Translanguaging assessments in dual language bilingual education


Thematic Section: Developing beliefs and practices of translanguaging in online spaces 

translanguaging, online, EFL, teacher education, United States, Kazakhstan

Jamie Schissel, University of North Carolina, Greensboro
Nicole Dickson, University of North Carolina, Greensboro
Micaela Bermudez, University of North Carolina, Greensboro
Betsy Roman, University of North Carolina, Greensboro
Sandra Perez Olivares, University of North Carolina, Greensboro
Maria Seas Mora, University of North Carolina, Greensboro
Oneida Valentin-Gonzalez, University of North Carolina, Greensboro

Tests, assessments, and evaluation instruments have long been ill-equipped to account practices of translanguaging inherent within multilingual communities (Author, 2019; Duran, 1989; Sánchez, 1932). Within the field of testing and assessment, more emphasis has been placed on ensuring design principles of the assessment. In making adaptations to existing monolingual content tests, for example, test developers have focused on reducing construct-irrelevant variance of test performance due to bi-/multilingualism or mitigating potential “differential boost” that where a bi-/multilingual person may perform better on an assessment than a monolingual person. Though presented as connected with fairness and equity, in practice these approaches further add to the long-standing lineage of assessment work that has sustained deficit perspectives of bi-/multilingual peoples (Author, 2020).

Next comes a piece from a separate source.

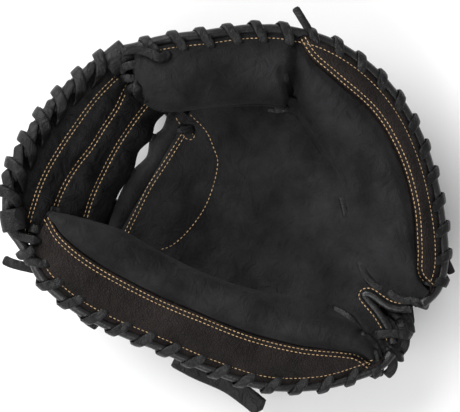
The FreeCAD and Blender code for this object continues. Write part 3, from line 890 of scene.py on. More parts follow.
SLOTS = {"thumb": [[(-36.1, -84.5), (-35.2, -91), (-36.2, -98), (-39.2, -106)],
                   [(-41, -108), (-41, -114), (-44, -121), (-48, -125.5)]],
         "finger": [[(-0.5, -84), (-7.1, -92.9), (-9.6, -100), (-8.6, -107)],
                    [(-8, -109), (-9.9, -114.5), (-9, -122)],
                    [(29.7, -53.8), (25, -58), (19.3, -64.1)]],
         "toe": [[(77.2, 17.4), (73.6, 13.8), (70.3, 10.2), (68.7, 5.6)]]}


def grooved(p, names, depth=2.6, wide=3.6):
    """Presses the places where a lace lies into the leather."""
    q = p.copy()
    plan = p[..., :2].reshape(-1, 2)
    for name in names:
        for line in SLOTS[name]:
            gap = near(plan, dense(line, 30))
            q[..., 2] -= (depth * np.exp(-(gap / wide) ** 4)).reshape(p.shape[:2])
    return q


def padded_piece(name, grid, thick, nodes):
    obj = remember(make_object(name, *hide_panel(grid, thick)))
    finished(obj, "palm", BENT, nodes)


def roll_piece(name, grid, seed, nodes, slots):
    waved = weathered(weathered(grid, 26, 0.9, seed), 9, 0.9 * 0.35, seed + 5)
    padded_piece(name, grooved(waved, slots), 2.6, nodes)


def settle(p):
    """How far the pocket leather's own waves lift it, so that a roll's foot can lie on it."""
    x, y = p[..., 0].ravel(), p[..., 1].ravel()
    return (pocket_leather_height(x, y) - palm_height(x, y)).reshape(p.shape[:2])


def build_rolls():
    thumb = section_grid(seam_thumb, fold_thumb, thumb_keys, 170, 36)
    roll_piece("thumb_roll", thumb, 11.0, ("thumb_pad_cover", "thumb_pad"), ["thumb"])
    toe = section_grid(toe_outer, toe_inner, toe_keys, 110, 40)
    finger = section_grid(seam_finger, fold_finger, finger_keys, 150, 40)
    both = np.concatenate([toe, finger])
    both[..., 2] += settle(both) * smooth(0.6, 0.95, np.linspace(0, 1, 40))[None, :]
    roll_piece("finger_and_toe_roll", both, 23.0, ("finger_pad_cover", "finger_pad", "toe_cover", "toe_pad"),
               ["finger", "toe"])


def part_line(line, first, last, count=240):
    return resample(pick(line, np.linspace(first, last, 400)), count)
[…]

Countering over 100 years of deficit positioning of bi-/multilingualism in testing recently has emerged in work that values the knowledge, beliefs, and experiences of teachers (Ascenzi-Moreno, 2018). This participatory action research project examines how four Spanish/English bilingual teachers working in elementary schools in the United States integrate knowledge and expertise to critique existing assessment design principles and practices during a 5-week online course on classroom assessment. Transcripts from online meetings, individual work samples re-envisioning assessment design, and data from a peer and individual meta-test critique serve as our key data sources. All authors on the paper were also participants in the course and have provided key insights throughout the research project from data analysis to dissemination. Although our findings report an overall position that supports the use of translanguaging in assessments, we also delve into the structural constraints, in particular, the move for most schools to have computer-generated—rather than teacher-created—assessments.